2. Use the ArcGIS Online Sample Heights for World Terrain map to find elevation values for the terrain of the project site.
   
   This map accesses the Esri World Elevation, which is free to any users with an Esri account but is not public. Therefore, users must log in with an ArcGIS Online account to use this map to look up elevation values.
   
   You can navigate to the project site and the drone launch point by visual navigation, or (if using Site Scan Flight v4.2 or later) you can open the GV Log file and copy the two values in the fields named TakeoffLocationLongitude and TakeoffLocationLatitude, and paste them into the search bar on the map – be sure to enter Longitude first, Latitude second, separated by a comma, as seen in the next image.

3. Determine the elevation of the ground at the launch point for the drone by clicking on the map.  The goal is to determine what the drone should report if it is sitting on the ground.
   • Record the value reported for Orthometric height (ASL).  If this value does not match what is reported in TakeoffLocationAltitude, we’ll adjust the altitude values in the log file.
4. You can also read the ellipsoidal height (HAE) of the ground for reference – see the section “Correcting for height above ellipsoid” below if your organization would prefer all data to be referenced to HAE, not ASL.  Since we are applying a correction, you may choose either vertical reference.

4. Open your copy of the Geospatial Video Log file in Microsoft Excel (or another spreadsheet editor) and compare the elevation sampled from the map to the value in TakeoffLocationAltitude. If these values differ by less than ~3 meters (or ~2% of the height above ground), applying a correction may not be necessary.

Applying the Correction

1. Save the copied Geospatial Video Log file as “filename_corrected.xslx”, formatted as a spreadsheet, not a *.csv file.

Note:
This is necessary because Microsoft Excel changes UnixTimeStamp to scientific notation (shown below), and if not set to Number before saving, the timestamp values are corrupted.  (See the blog Video Multiplexer Tips and Tricks for full doc on using the Video Multiplexer and editing the files in MS Excel.

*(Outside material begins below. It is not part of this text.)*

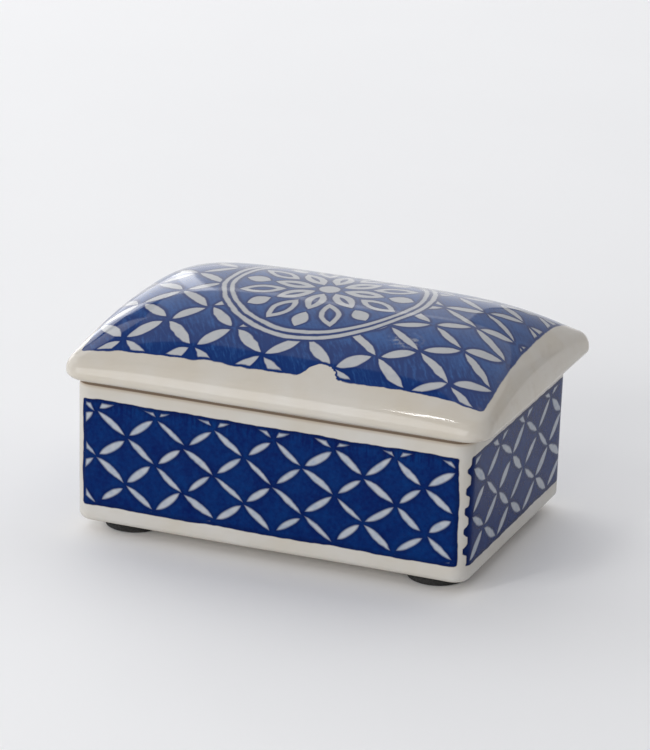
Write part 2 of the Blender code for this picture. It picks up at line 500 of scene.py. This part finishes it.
# The box's painted panels: from their edges to the corners, and their lower and upper edges.
PANEL_SIDE = 3.0
PANEL_LOW = 5.4
PANEL_HIGH = 39.7
PANEL_CORNER = 1.0
PETAL_MARGIN = 1.3
SCALLOP_PITCH = 6.2
SCALLOP_DEPTH = 1.25

# The lid's painted field and its medallion, in millimetres from the lid's middle.
FIELD_HALF_X = 62.6
FIELD_HALF_Y = 42.5
FIELD_CORNER = 2.0
FIELD_MARGIN = 0.8
MEDALLION_X = -1.4
MEDALLION_Y = 1.4
MEDALLION_CLEAR = 33.4
OUTER_RING = 31.8
INNER_RING = 29.3
NOTCH_X = 13.0
NOTCH_DEPTH = 4.2
WORN_X = 33.0
WORN_Y = -24.0


def petal_row(paint, run, side, spacing, skew, cross, width, reach, blunt, seed):
    """How far inside the petals a point is, in millimetres, for the petals that lie along run.

    run and side are lattice coordinates: petals lie where side is whole, one for each step of run.
    spacing is a step's length, and skew and cross turn a step sideways into steps along and
    millimetres across. blunt is 0 for pointed ends and 1 for nearly square ones.
    """
    step = run.floor()
    row = (side + 0.5).floor()
    off = side - row
    fat, long, lean = paint.chance(step, row, seed)
    along = run - step - 0.5 + off * skew + (fat - 0.5) * 0.05
    across = off * cross + (lean - 0.5) * 0.7 + along * (lean - 0.5) * 1.6
    half = (fat * 0.4 + 0.8) * (width / 2)
    share = (along * 2 / ((long - 0.5) * 0.16 + reach)).square()
    bowed = across + along.square() * (long - 0.5) * (spacing * 0.3)
    taper = share * (share * blunt + (1 - blunt)) * -1.0 + 1.0
    return half * taper - abs(bowed)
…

2. Select the UnixTimeStamp column.
3. Use the dropdown menu to change the column format to Number. Note the values are shown as floating point, as shown in the next image.

4. Use the Decrease Decimal tool to convert to integer values.

5. Add new columns labeled ActualLaunchAltitude, HeightCorrection and CorrectedAltitude.
6. Enter the value for the launch altitude taken from the map into the column labeled ActualLaunchAltitude and copy this value to all records in the GV Log file.
7. Insert a formula in HeightCorrection to calculate as: HeightCorrection = (ActualLaunchAltitude minus TakeoffLocationAltitude) , and copy this value to all records in the GV Log file.
8. Insert a formula in CorrectedAltitude to calculate as: CorrectedAltitude = (SensorTrueAltitude plus HeightCorrection) , and copy this value to all records in the GV Log file.
9. Save the edited Geospatial Video Log file in *.xslx format to keep a record of your calculations, then save a copy using Save as CSV with filename_corrected.csv.
10. Select the numeric values (below the field name) in the CorrectedAltitude column, copy all, then select the value rows under SensorTrueAltitude and use the Excel function Paste special to paste VALUES.  This is necessary because the final output file must be *.csv format, and cannot include MS Excel formulas. The values in the SensorTrueAltitude column should now match those in the CorrectedAltitudeColumn.
11. As a last step, rename the column for the corrected altitude values.
    • If referencing orthometric height, name this column SensorAltitude.
    • If referencing ellipsoidal height, name this column SensorEllipsoidHeight.
12. Save the corrected file, ensuring it is in CSV format.
13. Be sure the Close the file in Excel before returning to ArcGIS Pro.  The ArcGIS Pro geoprocessing tools will fail if the input filename_corrected.csv file is open in Excel.
14. If using FMV in ArcGIS Pro, run the Video Multiplexer using the edited filename_corrected.csv to process the original video file.  If using Oriented Imagery, run Add Images to Oriented Imagery Catalog.

Additional considerations
All elevation values in the ArcGIS Online Sample Heights for World Terrain map represent ground elevation. If the drone was launched from the top of a building, you must compensate for this additional height offset since it will not be correctly included in the value for TakeoffLocationAltitude.

An additional correction may be required for the Horizontal Field of View. Since many drones offer optional configurations for video resolution, for example, 4:3 aspect ratio vs.16:9 aspect ratio, and different pixel resolutions, ArcGIS Flight may have an incorrect value for the image size and therefore the HorizontalFOV in the GV Log file. This depends on how the video resolution is configured for this flight, but note that this only introduces a small error.  If you have completed the altitude correction described in this document and still find scale errors of a few percent, contact Esri Technical Support to discuss corrections for the video aspect ratio and HorizontalFOV.